» WHAT IS REQUIRED: Nothing but the lines from the line that contains "0.036), 0.55, 0.0)" through the line that contains "zip(*points))), Vector(map(max, zip(*points)))" should appear in the output, each reproduced exactly.

» SUPPLIED DATA:
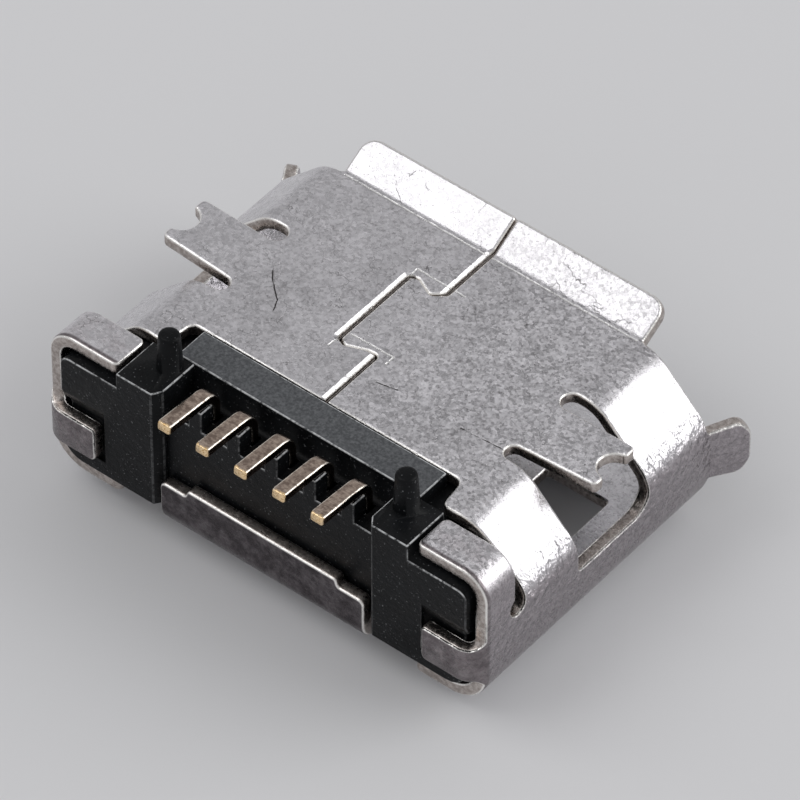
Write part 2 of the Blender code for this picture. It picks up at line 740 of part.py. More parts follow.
def make_housing(collection, cutters, finish):
    inset = SHEET + CLEARANCE
    body = prism_mesh("housing", section(inset, BEND_RADIUS, SHOULDER_DROP), HOUSING_FRONT, EAR_FRONT)
    obj = add_object("housing", body, collection)
    outer, floor = HALF_WIDTH + SHEET, -BODY_HEIGHT
    rear_section = section(SHEET + BLOCK_GAP, EAR_BEND_RADIUS, 0)
    rear = prism_mesh("rear_block", rear_section, SHOULDER_REAR_TOP + CLEARANCE, HOUSING_REAR)
    strip = box_mesh(
        "strip", (-STRIP_HALF_WIDTH, CLEARANCE, POCKET_FLOOR), (STRIP_HALF_WIDTH, STRIP_REAR, STRIP_RISE)
    )
    joined = [("rear_block", rear), ("strip", strip), ("tongue", tongue_mesh())]
    for side, where in ((1, "left"), (-1, "right")):
        joined.append((f"pad_{where}", pad_mesh(side)))
        joined.append((f"peg_{where}", peg_mesh(side * PEG_SPACING / 2)))
    for name, mesh in joined:
        boolean(obj, add_cutter(name, mesh, cutters), "UNION")
    pocket = box_mesh("pocket", (-PAD_INNER, STRIP_REAR, POCKET_FLOOR), (PAD_INNER, HOUSING_REAR, SHEET))
    cut = [
        ("pocket", pocket),
        ("rear_recess", rear_recess_mesh()),
        (
            "flap_bend_room",
            box_mesh(
                "flap_bend_room",
                (-PAD_INNER, FLAP_FOLD, floor),
                (PAD_INNER, HOUSING_REAR, FOLD_RADIUS - BODY_HEIGHT),
            ),
        ),
    ]
    for side, where in ((1, "left"), (-1, "right")):
        cut.append((f"retainer_pocket_{where}", retainer_pocket_mesh(side)))
        ends = sorted((side * (HALF_WIDTH - FOLD_RADIUS), side * outer))
        room = box_mesh(
            "retainer_bend_room",
            (ends[0], RETAINER_FOLD, RETAINER_BOTTOM - RETAINER_BOTTOM_CORNER),
            (ends[1], HOUSING_REAR + SHEET, RETAINER_TOP + RETAINER_TOP_CORNER),
        )
        cut.append((f"retainer_bend_room_{where}", room))
    for i, x in enumerate(contact_places()):
        half_beam = BEAM_WIDTH / 2 + CLEARANCE
        half_tail = TAIL_WIDTH / 2 + CLEARANCE
        groove = box_mesh(
            "groove",
            (x - half_beam, BEAM_FRONT - CLEARANCE, BEAM_LOW - SHEET),
            (x + half_beam, HOUSING_FRONT, BEAM_TOP + CLEARANCE),
        )
        channel = box_mesh(
            "channel",
            (x - half_beam, HOUSING_FRONT - CLEARANCE, BEAM_LOW - CLEARANCE),
            (x + half_beam, LEG_REAR + CLEARANCE, BEAM_TOP + CLEARANCE),
        )
        riser = box_mesh(
            "riser",
            (x - half_tail, LEG_FRONT - CLEARANCE, BEAM_LOW),
            (x + half_tail, LEG_REAR + CLEARANCE, POCKET_FLOOR + SHEET),
        )
        cut += [(f"groove_{i + 1}", groove), (f"channel_{i + 1}", channel), (f"riser_{i + 1}", riser)]
    for name, mesh in cut:
        boolean(obj, add_cutter(name, mesh, cutters), "DIFFERENCE")
    for i, x in enumerate(contact_places()):
        rib = box_mesh(
            "rib",
            (x - TAIL_WIDTH / 2, LEG_REAR + CLEARANCE, POCKET_FLOOR - SHEET),
            (x + TAIL_WIDTH / 2, WALL_REAR, RIB_TOP),
        )
        boolean(obj, add_cutter(f"rib_{i + 1}", rib, cutters), "UNION")
    body.materials.append(finish)
    body.shade_smooth()
    body.set_sharp_from_angle(angle=math.radians(30))
    return obj


TAIL_MIDDLE = TAIL_TOP - CONTACT_THICKNESS / 2
LEG_MIDDLE = (LEG_FRONT + LEG_REAR) / 2
CONTACT_BEND = CONTACT_BEND_RADIUS - CONTACT_THICKNESS / 2
BEAM_MIDDLE = (BEAM_LOW + BEAM_TOP) / 2

TAIL_RUN = (TAIL_REAR - LEG_MIDDLE - CONTACT_BEND * (1 - math.sin(TAIL_FALL))) / math.cos(TAIL_FALL)
ARCH_DROP = TAIL_RUN * math.sin(TAIL_FALL) + CONTACT_BEND * math.cos(TAIL_FALL)

# From the tail's tip, down to the arch, down the leg and forward along the beam, in Y and Z
CONTACT_PATH = Path(
    (TAIL_REAR, TAIL_MIDDLE),
    (-math.cos(TAIL_FALL), -math.sin(TAIL_FALL)),
    [
        (TAIL_RUN, 0),
        (CONTACT_BEND, math.pi / 2 - TAIL_FALL),
        (TAIL_MIDDLE - BEAM_MIDDLE - ARCH_DROP - CONTACT_BEND, 0),
        (CONTACT_BEND, -math.pi / 2),
        (LEG_MIDDLE - CONTACT_BEND - BEAM_FRONT, 0),
    ],
)


def contact_mesh(x):
    """One contact, folded from a flat strip that widens where the beam leaves the leg."""
    half_tail, half_beam = TAIL_WIDTH / 2, BEAM_WIDTH / 2
    widens = CONTACT_PATH.start_of(4) + CONTACT_THICKNESS
    side = [
        (0, half_tail),
        (widens, half_tail),
        (widens + half_beam - half_tail, half_beam),
        (CONTACT_PATH.length - half_tail, half_beam),
        (CONTACT_PATH.length, half_tail),
    ]
    outline = side + [(distance, -across) for distance, across in reversed(side)]
    scores = [(0, distance, lambda u, v: True) for distance in CONTACT_PATH.scores()]

    def fold(point):
        place, heading = CONTACT_PATH.at(point.x)
        place = place + Vector((heading.y, -heading.x)) * point.z
        return Vector((x + point.y, place.x, place.y))

    return bent_sheet("contact", [outline], CONTACT_THICKNESS, scores, fold)


def make_contacts(collection, finish):
    contacts = []
    for i, x in enumerate(contact_places()):
        mesh = contact_mesh(x)
        mesh.shade_smooth()
        mesh.set_sharp_from_angle(angle=math.radians(30))
        mesh.materials.append(finish)
        contacts.append(add_object(f"contact_{i + 1}", mesh, collection))
    return contacts


def place_on_datum(objects, collection):
    """Brings the model to metres, with the bottom centre of its box at the origin."""
    _, lip_rise = turned(LIP_FLAT_LENGTH, HALF_SHEET, LIP_BEND_RADIUS, LIP_ANGLE)
    lip_reach, _ = turned(LIP_FLAT_LENGTH, -HALF_SHEET, LIP_BEND_RADIUS, LIP_ANGLE)
    front, rear = MOUTH_EDGE - lip_reach, TAIL_REAR
    datum = bpy.data.objects.new("board_datum", None)
    collection.objects.link(datum)
    datum.empty_display_size = 1
    datum.scale = (METRES, METRES, METRES)
    datum.location = Vector((0, -(front + rear) / 2, BODY_HEIGHT - HALF_SHEET + lip_rise)) * METRES
    for obj in objects:
        obj.parent = datum


def main():
    for obj in list(bpy.data.objects):
        bpy.data.objects.remove(obj)
    parts = new_collection("micro_usb_socket")
    cutters = new_collection("cutters", hidden=True)
    shell_finish = material("plated_steel", (0.55, 0.54, 0.55), 0.35, 1.0)
    housing_finish = material("black_moulding", (0.03, 0.033, 0.036), 0.55, 0.0)
    contact_finish = material("gold_plate", (0.80, 0.60, 0.32), 0.35, 1.0)
    shell = make_shell(parts, shell_finish)
    housing = make_housing(parts, cutters, housing_finish)
    contacts = make_contacts(parts, contact_finish)
    helpers = list(cutters.objects)
    place_on_datum([shell, housing, *contacts, *helpers], parts)


main()
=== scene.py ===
"""Micro USB socket: plated folded shell, moulded housing and five gold contacts, in a plain studio.

Lengths in this file are in millimetres from the board datum: the middle of the rear edge of the face
that lies on the circuit board. +Z is the board side, -Y is the mouth. The finished meshes are brought
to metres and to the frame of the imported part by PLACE.
"""

import math
from types import SimpleNamespace

import bmesh
import bpy
from mathutils import Matrix, Vector


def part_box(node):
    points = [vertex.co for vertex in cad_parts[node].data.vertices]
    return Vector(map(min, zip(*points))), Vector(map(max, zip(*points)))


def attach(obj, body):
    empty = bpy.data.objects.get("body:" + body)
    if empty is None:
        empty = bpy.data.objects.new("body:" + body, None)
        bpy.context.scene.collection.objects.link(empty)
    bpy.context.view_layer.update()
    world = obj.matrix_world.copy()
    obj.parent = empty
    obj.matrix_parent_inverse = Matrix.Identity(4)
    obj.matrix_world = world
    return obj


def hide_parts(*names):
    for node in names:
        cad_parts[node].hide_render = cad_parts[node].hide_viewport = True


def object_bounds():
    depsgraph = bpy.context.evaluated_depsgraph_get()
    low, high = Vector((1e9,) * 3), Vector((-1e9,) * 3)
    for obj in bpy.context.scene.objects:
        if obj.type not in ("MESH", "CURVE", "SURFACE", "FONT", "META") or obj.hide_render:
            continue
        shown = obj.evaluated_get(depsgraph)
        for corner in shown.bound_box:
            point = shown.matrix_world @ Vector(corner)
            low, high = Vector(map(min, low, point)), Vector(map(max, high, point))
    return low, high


bl_info = {
    "name": "Micro USB Socket",
    "version": (1, 0, 0),
    "blender": (4, 5, 0),
    "location": "View3D > Sidebar > Socket",
    "description": "Builds a surface-mount micro USB socket with its finishes, and a studio to show it in",
    "category": "Add Mesh",
}

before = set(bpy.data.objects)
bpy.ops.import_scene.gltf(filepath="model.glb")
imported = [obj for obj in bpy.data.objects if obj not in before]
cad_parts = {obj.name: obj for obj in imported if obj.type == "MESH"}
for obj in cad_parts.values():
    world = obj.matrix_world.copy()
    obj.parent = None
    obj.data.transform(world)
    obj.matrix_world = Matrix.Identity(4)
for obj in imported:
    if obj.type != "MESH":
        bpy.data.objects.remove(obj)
CAD_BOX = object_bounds()

MM = 1 / 1000
CLEARANCE = 0.03

# Shell: sheet and section
SHEET = 0.20
BODY_WIDTH = 7.46
BODY_HEIGHT = 2.39
SHOULDER_DROP = 0.90
BEND_RADIUS = 0.60
EAR_BEND_RADIUS = 0.42
EAR_RISE = 0.03
FOLD_RADIUS = 0.35
BLANK_CORNER = 0.10
SMALL_CORNER = 0.055
INSIDE_CORNER = 0.055

# Shell: edges along Y
MOUTH_EDGE = -3.50
SHOULDER_REAR_TOP = 0.50
SHOULDER_REAR_SIDE = 0.41
EAR_FRONT = 0.65
EAR_REAR = 1.27
EAR_END = 2.55
NOTCH_HALF_WIDTH = 2.29
NOTCH_CORNER = 0.12
NOTCH_SLANT = 0.06
SHOULDER_CORNER = 0.20
SLIT_BOTTOM = -1.10
SLIT_HOLE_RADIUS = 0.165
COVER_REAR = 1.29
COVER_REAR_INNER_END = 2.54
FLAP_RELIEF_FRONT = 0.93

# Shell: seam between the two halves of the board face
TONGUE_OUT = 0.606
TONGUE_REAR = -1.06
TONGUE_FRONT = -2.48
TONGUE_FLARE = 0.07
TONGUE_NECK = 0.18
TONGUE_SHOULDER = 0.48
TONGUE_CORNER = 0.07

# Shell: lips round the mouth
LIP_ANGLE = math.radians(30)
LIP_BEND_RADIUS = 0.20
LIP_LENGTH = 0.57
LIP_CORNER = 0.25
BOARD_LIP_HALF_WIDTH = 2.57
COVER_LIP_HALF_WIDTH = 2.90
SIDE_LIP_TOP = -1.05
SIDE_LIP_BOTTOM = -1.90

# Shell: solder tabs and the windows that they are cut from
TAB_REACH = 3.70
TAB_REAR = -0.96
TAB_FRONT = -1.89
TAB_TAPER = 0.07
TAB_TIP_CORNER = 0.09
TAB_NOTCH_RADIUS = 0.235
TAB_NOTCH_TURN = 75
SLOT_ROOT = 2.38
REAR_SLOT_WIDTH = 0.26
FRONT_SLOT_WIDTH = 0.30
WINDOW_SILL = -1.36
WINDOW_FRONT_CORNER = 0.30
WINDOW_REAR_CORNER = 0.07
LATCH_INNER = 1.75
LATCH_OUTER = 2.77
LATCH_FRONT = -2.55
LATCH_REAR = -1.35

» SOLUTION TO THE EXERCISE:
    housing_finish = material("black_moulding", (0.03, 0.033, 0.036), 0.55, 0.0)
    contact_finish = material("gold_plate", (0.80, 0.60, 0.32), 0.35, 1.0)
    shell = make_shell(parts, shell_finish)
    housing = make_housing(parts, cutters, housing_finish)
    contacts = make_contacts(parts, contact_finish)
    helpers = list(cutters.objects)
    place_on_datum([shell, housing, *contacts, *helpers], parts)


main()
=== scene.py ===
"""Micro USB socket: plated folded shell, moulded housing and five gold contacts, in a plain studio.

Lengths in this file are in millimetres from the board datum: the middle of the rear edge of the face
that lies on the circuit board. +Z is the board side, -Y is the mouth. The finished meshes are brought
to metres and to the frame of the imported part by PLACE.
"""

import math
from types import SimpleNamespace

import bmesh
import bpy
from mathutils import Matrix, Vector


def part_box(node):
    points = [vertex.co for vertex in cad_parts[node].data.vertices]
    return Vector(map(min, zip(*points))), Vector(map(max, zip(*points)))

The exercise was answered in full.